The intellectual bankruptcy of the latter argument is so obvious that it is difficult to see how the PPP could take this position without it being part of a bigger plot designed by the western governments for Pakistan. For, imagine, if the PPP had gone along with the APDM and boycotted the elections, could the parliament produced out of elections contested mainly by the PML-Q and others like Fazlur Rehman had survived the public outcry? And sustained outcry would have eventually forced an end to Musharraf regime. After all, the very fact that the space has been created for Benazir and Nawaz Sharif to come back to Pakistan rests on the success of the lawyers’ movement. They have been the biggest beneficiaries of it and yet they are also the ones who have given the biggest blow to it. Despite having hired US lobbying firms to build her case and constantly making efforts to establish links with the US government, Benazir Bhutto was having little success in getting the doors opened to her in the west till the lawyers’ movement. This is evident from her failure to get appointment with senior government officials within the US administration during 2001-2006 despite making many attempts at it. The reason for that is also evident. The fact is that Benazir Bhutto has had the same problem in the west as within Pakistan. Initially, having the sympathy of the western public for being a female prime minister of a Muslim country, Benazir’s performance in her last two governments led to a completely tarnished image in the west.

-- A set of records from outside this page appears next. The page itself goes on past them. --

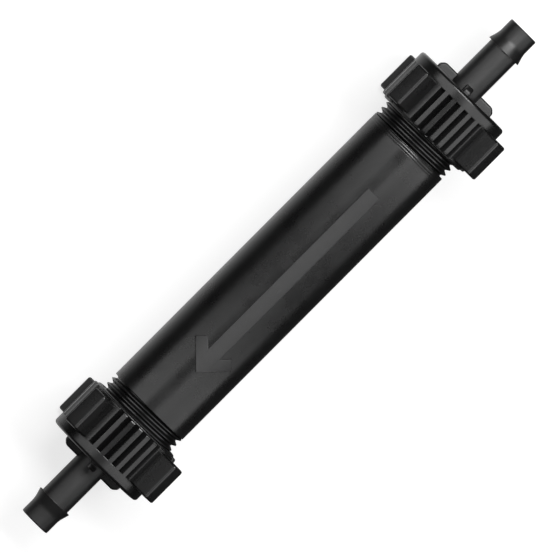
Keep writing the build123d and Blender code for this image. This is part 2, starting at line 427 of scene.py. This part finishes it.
# Union nuts.
# Black moulded nuts that draw the tails and their gaskets on to the housing. This is the plain body of the
# inlet's nut, with the rim at its mouth, the wall that holds the tail and the smooth collar round that end.
nut_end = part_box("inlet_nut")[1].x
nut_length = 21.4 * mm
nut_wall = 3.0 * mm
nut_start = nut_end - nut_length
nut_shoulder = nut_end - nut_wall
nut_hole_radius = 13.6 * mm
nut_bore_radius = 16.95 * mm
nut_core_radius = 18.3 * mm
nut_lead_in = 0.7 * mm
nut_edge_round = 0.15 * mm
rim_length = 0.7 * mm
rim_radius = 18.95 * mm
rim_chamfer = 0.5 * mm
rim_inner_round = 0.5 * mm
collar_length = 4.6 * mm
collar_radius = 20.4 * mm
collar_round = 1.2 * mm
collar_inner_round = 0.55 * mm
bar_start = nut_start + rim_length
bar_end = nut_end - collar_length


def quarter_oval(place, radius, length, depth, first_angle, steps=6):
    """Points of a quarter oval about (place, radius), from an angle: -90 towards -X, 0 outwards."""
    points = []
    for step in range(steps + 1):
        turn = math.radians(first_angle + 90 * step / steps)
        points.append((place + length * math.sin(turn), radius + depth * math.cos(turn)))
    return points


rim_inside = quarter_oval(bar_start, nut_core_radius, rim_inner_round, rim_radius - nut_core_radius, 0)
collar_inside = quarter_oval(
    bar_end + collar_inner_round,
    collar_radius - collar_inner_round,
    collar_inner_round,
    collar_inner_round,
    -90,
)
collar_outside = quarter_oval(
    nut_end - collar_round,
    collar_radius - collar_round,
    collar_round,
    collar_round,
    0,
)
nut_outline = [
    (nut_start + nut_lead_in, nut_bore_radius),
    (nut_start, nut_bore_radius + nut_lead_in),
    (nut_start, rim_radius - rim_chamfer),
    (nut_start + rim_chamfer, rim_radius),
]
nut_outline += rim_inside + [(bar_end, nut_core_radius)] + collar_inside + collar_outside
nut_outline += [
    (nut_end, nut_hole_radius),
    (nut_shoulder, nut_hole_radius),
    (nut_shoulder, nut_bore_radius),
]
nut_core = turned_piece("nut_core", nut_outline)
soften_edges(nut_core, nut_edge_round, segments=2)
nut_plastic = moulded_plastic("nut_plastic", shade=0.0045, roughness=0.27, grain=0.18)
nut_core.data.materials.append(nut_plastic)

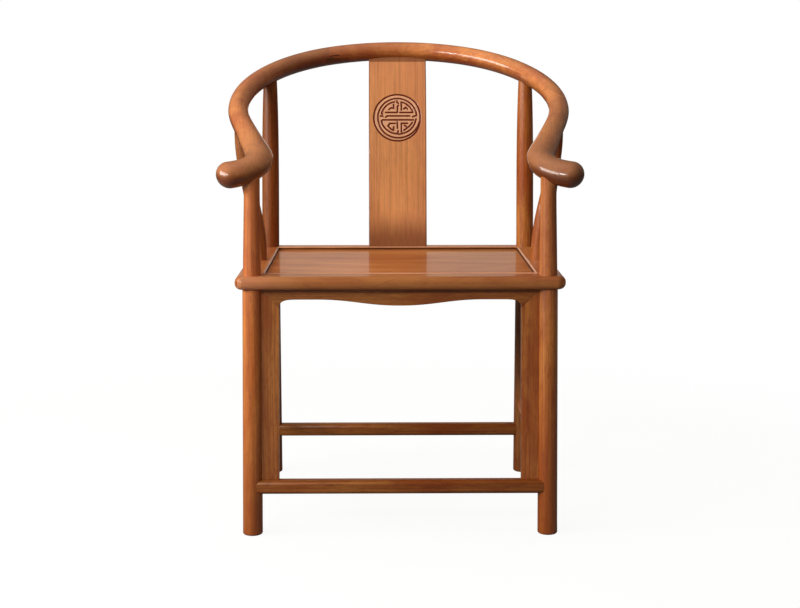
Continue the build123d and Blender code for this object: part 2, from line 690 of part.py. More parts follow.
def make_batten():
    half_length = SEAT_DEPTH / 2 - FRAME_WIDTH
    left, right = (BATTEN_SPACING - BATTEN_WIDTH) / 2, (BATTEN_SPACING + BATTEN_WIDTH) / 2
    body = block((left, -half_length, FRAME_UNDERSIDE), (right, half_length, PANEL_UNDERSIDE))
    return body + batten_dovetail() + batten_tenons()


def make_seat_panel():
    half_width = SEAT_WIDTH / 2 - FRAME_WIDTH
    half_depth = SEAT_DEPTH / 2 - FRAME_WIDTH
    tongue = PANEL_TONGUE - PANEL_SHRINKAGE_GAP
    panel = block(
        (-half_width - tongue, -half_depth - tongue, TONGUE_UNDERSIDE),
        (half_width + tongue, half_depth + tongue, TONGUE_TOP),
    )
    panel += block(
        (-half_width + JOINT_GAP, -half_depth + JOINT_GAP, PANEL_UNDERSIDE),
        (half_width - JOINT_GAP, half_depth - JOINT_GAP, PANEL_TOP),
    )
    return panel - pair_across(batten_dovetail(JOINT_GAP / 2))


# ---------------------------------------------------------------- back splat
def splat_curve():
    """The side view of the splat's middle: hollow behind the sitter's waist, then leaning back."""
    foot_lean, waist_lean = radians(SPLAT_FOOT_LEAN), radians(SPLAT_WAIST_LEAN)
    radius = SPLAT_LOWER_HEIGHT / (sin(foot_lean) - sin(waist_lean))
    direction = Vector(sin(foot_lean), cos(foot_lean))
    foot = Vector(SPLAT_FOOT_Y, SEAT_HEIGHT)
    stub = Line(foot - 2 * SPLAT_TONGUE_DEPTH * direction, foot)
    turn = SPLAT_FOOT_LEAN - SPLAT_WAIST_LEAN
    lower = JernArc(start=foot, tangent=direction, radius=radius, arc_size=turn)
    upper = TangentArc(lower @ 1, (CREST_Y, CREST_Z), tangent=lower % 1)
    return Plane.YZ * Curve([stub, lower, upper])


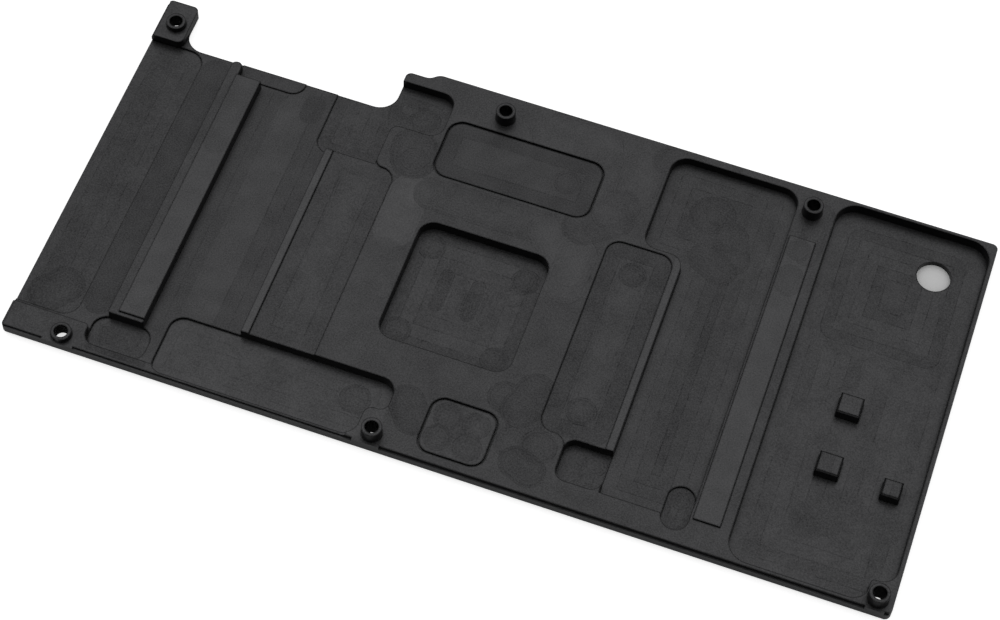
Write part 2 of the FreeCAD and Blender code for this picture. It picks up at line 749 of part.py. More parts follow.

One knows this from first-hand experience in Oxford itself. In informal discussions with senior academics and fellows at Oxford, one repeatedly fails to convince them that Musharraf should go. Why? The answer is simple and can be summed up very nicely by the response of one senior academic: “I will be very happy to see Musharraf go but the problem is I see your former prime ministers as no better.” I have been repeatedly asked by people in Oxford when discussing Pakistan with that puzzled look: “But how can people want her back?” As for Nawaz Sharif they hardly remember him but from a vague newly acquired recognition as the ex-prime minister who was deported soon after he landed in the country. Thus, the perception that Benazir is the darling of the west is a misnomer. On their own merit, neither of the two politicians would have had the west back them. It is only after the lawyers’ movement showed no signs of succumbing to pressure that the western governments were forced to explore other strategies to support Musharraf’s survival. The same academics who in the past were only partially convinced of my arguments that Musharraf must quit were now very clear that no regime using such force against civilians especially lawyers can be supported. Thus, the pressure on the Bush and Brown administrations to get Musharraf out of the uniform because irrespective of the fact that these administrations impose military generals on us, the fact is that in their own countries they have to be accountable to their public. And they know their public won’t support regimes which are making blatant use of force.


This shift in the mood of the western public is all a brilliant evidence of success of the lawyers’ sacrifices. The current legitimacy being provided to Musharraf by taking part in the elections and putting the judges’ issues on the backburner is evidence of the bankruptcy of the current political elite. The latter, for its part, has over time become so corrupt that it does not have the spine to stand up and provide leadership to fight the army and limit outside interference even when the public is ready for change. I have to concede today that as a constant critic of Musharraf’s regime, I today have to say that my opponents were correct: that these politicians themselves are the biggest cause of military rule in Pakistan; the army is not to be blamed. Enough of hopes from the likes of Raza Rabbani and Faratullah Babar (from Benazir one never had any), they have all shown themselves to be the same.


The focus of the current struggle has to shift towards these politicians now. The lawyers’ movement that built the very space that allowed these politicians to come back has to now build the strategy to get them out. Students, activists and journalists have to start working on a mass grassroots movement. The elections will be over by mid-January but the real work of mobilisation will begin after that. It has to be a long-term commitment but we must have it if Pakistan is to survive. And the good news is that we have a good leader in the making: cynics can keep writing off Imran Khan, but another fact based on my fieldwork within various parts of the country and discussions with Pakistani students at Oxford is that he increasingly represents the hope of young Pakistanis. Cheers to him for standing firm on the boycott. He provides a brilliant platform to rally around.

The writer is undertaking post-doctoral research at Oxford University.